Joan Cusack voices Jessie in "Toy Story 5," which arrives...

Joan Cusack voices Jessie in "Toy Story 5," which arrives in theaters on Friday. Credit: Pixar

PLOT An old-fashioned toy and a newfangled tablet vie for their young owner’s attention.

CAST The voices of Joan Cusack, Tom Hanks, Tim Allen

RATED PG (mild peril)

LENGTH 1:42

WHERE Area theaters

BOTTOM LINE A decades-old franchise offers a relevant take on technology.

There’s a look that spreads across a kid’s face when she gets a new toy: Big smile, starry eyes, joyful glow. Every parent knows it.

In "Toy Story 5," a different look spreads across little Bonnie’s face when she gets her first screen device: Slack jaw, glassy eyes, sedated pallor. Every parent knows that one, too.

After more than 35 years, the "Toy Story" franchise has a new relevance. Now that childhood milestones like First Word have been joined by First Social Media Account, "Toy Story 5” couldn’t be better timed. Co-written and co-directed by Andrew Stanton and McKenna Harris (a former Disney story artist), the movie hits all the notes we’ve come to expect — humor, adventure and heart-tugging emotion — while adding a fresh, topical twist. (There’s also a winning new song by Taylor Swift, "I Knew It, I Knew You," though you won’t hear it until the closing credits.)
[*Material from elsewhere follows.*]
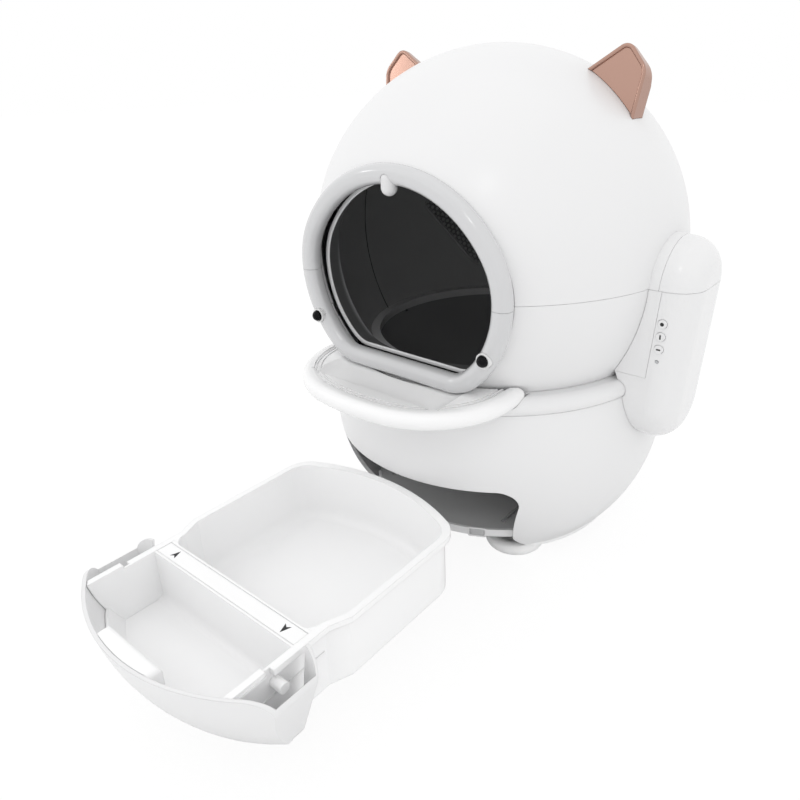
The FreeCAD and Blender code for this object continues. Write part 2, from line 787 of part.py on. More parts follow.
def pod_pieces():
    """Housing, cap and neck panel of the pod on the right-hand side."""
    gap = size("pod_gap")
    seam = size("shell_seam")
    cut = size("seam_gap") / 2
    pod = pod_block()
    cap = pod.cut(ball(size("dome_radius") + size("fairing_stand") + cut * 2, DOME_MIDDLE))
    pod = pod.cut(ball(size("dome_radius") + gap, DOME_MIDDLE))
    pod = pod.cut(ball(size("bowl_radius") + gap, BOWL_MIDDLE))
    pod = pod.cut(belt_bulge(gap))
    far = POD_REACH * 1.2
    cap = biggest(cap.common(block(0, far, -far, far, seam + cut, 2 * far)))
    housing = pod.common(block(0, far, -far, far, 0, seam - cut))
    front = POD_FRONT
    depth = size("neck_depth")
    low = size("neck_bottom")
    rise = seam - cut - low
    edge_low = size("dome_radius") + size("neck_low_stand")
    edge_high = size("dome_radius") + size("neck_high_stand")
    corners = [Vector(0, front - 5, low), Vector(edge_low, front - 5, low), Vector(edge_high, front - 5, low + rise),
               Vector(0, front - 5, low + rise)]
    wedge = Part.Face(Part.makePolygon(corners + corners[:1])).extrude(Vector(0, depth + 5, 0))
    neck = biggest(housing.common(wedge))
    edge = (corners[2] - corners[1]) * 0.05
    inner_corners = [corners[0] - Vector(0, 0, cut), corners[1] - edge * (cut / edge.z) + Vector(2 * cut, 0, 0),
                     corners[2] + edge + Vector(2 * cut, 0, 0), corners[3] + Vector(0, 0, edge.z)]
    seat = Part.Face(Part.makePolygon(inner_corners + inner_corners[:1])).extrude(Vector(0, depth + 5 + cut, 0))
    housing = biggest(housing.cut(seat))
    return housing, cap, neck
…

Franchise icons Woody (the lean cowboy voiced by Tom Hanks) and Buzz Lightyear (Tim Allen’s overconfident space ranger) provide connective tissue to past films, but the spotlight here belongs to Jessie, the bandy-legged cowgirl with the dusty voice of Joan Cusack. As the leader of Bonnie’s toy collection, Jessie is concerned about the arrival of Lilypad (Greta Lee), a tablet housed in a cute, froggy-looking frame. Like candy-flavored tobacco, Lilypad gets Bonnie hooked immediately. "It’s just a phase," the discarded Jessie says hopefully, but all over the neighborhood, tablets are taking over.

"Extinction!" frets Rex, Bonnie’s plastic dinosaur. "Not again!" (His voice still belongs to Wallace Shawn, 82, who always gets one great line.)

The story is thin but serviceable: Jessie wants Bonnie (Scarlett Spears) to use her imagination, but Lilypad wants Bonnie to "connect" with peers. Bonnie is getting older, after all. Shamed by a neighboring kid for bringing a doll to a sleepover, Bonnie drops Jessie like a hot potato. Score one for Lilypad.

But it turns out that all toys suffer the same fate. Jessie meets the hippo-shaped flip phone Atlas (Craig Robinson), the drop-proof camera Snappy (Shelby Rabara) and the digital potty trainer Smarty Pants (an excellent Conan O’Brien), all languishing in a dark drawer. The idea that a doll and a digital camera might both make cherished memories — and be outgrown — is a powerful one.

A couple of nagging questions: Wasn’t Pixar funded by Steve Jobs, who did more than anyone to create addictive devices like Lilypad? And wasn’t the original "Toy Story" itself a harbinger of destructive change — a computer-animated feature that spelled the end of the hand-drawn era? Yes on both counts, but this sequel has wisdom to offer: If you cling to the past, you can’t grow up. "All that matters," Jessie says of her little owner, "is we were there at the right time to help her along."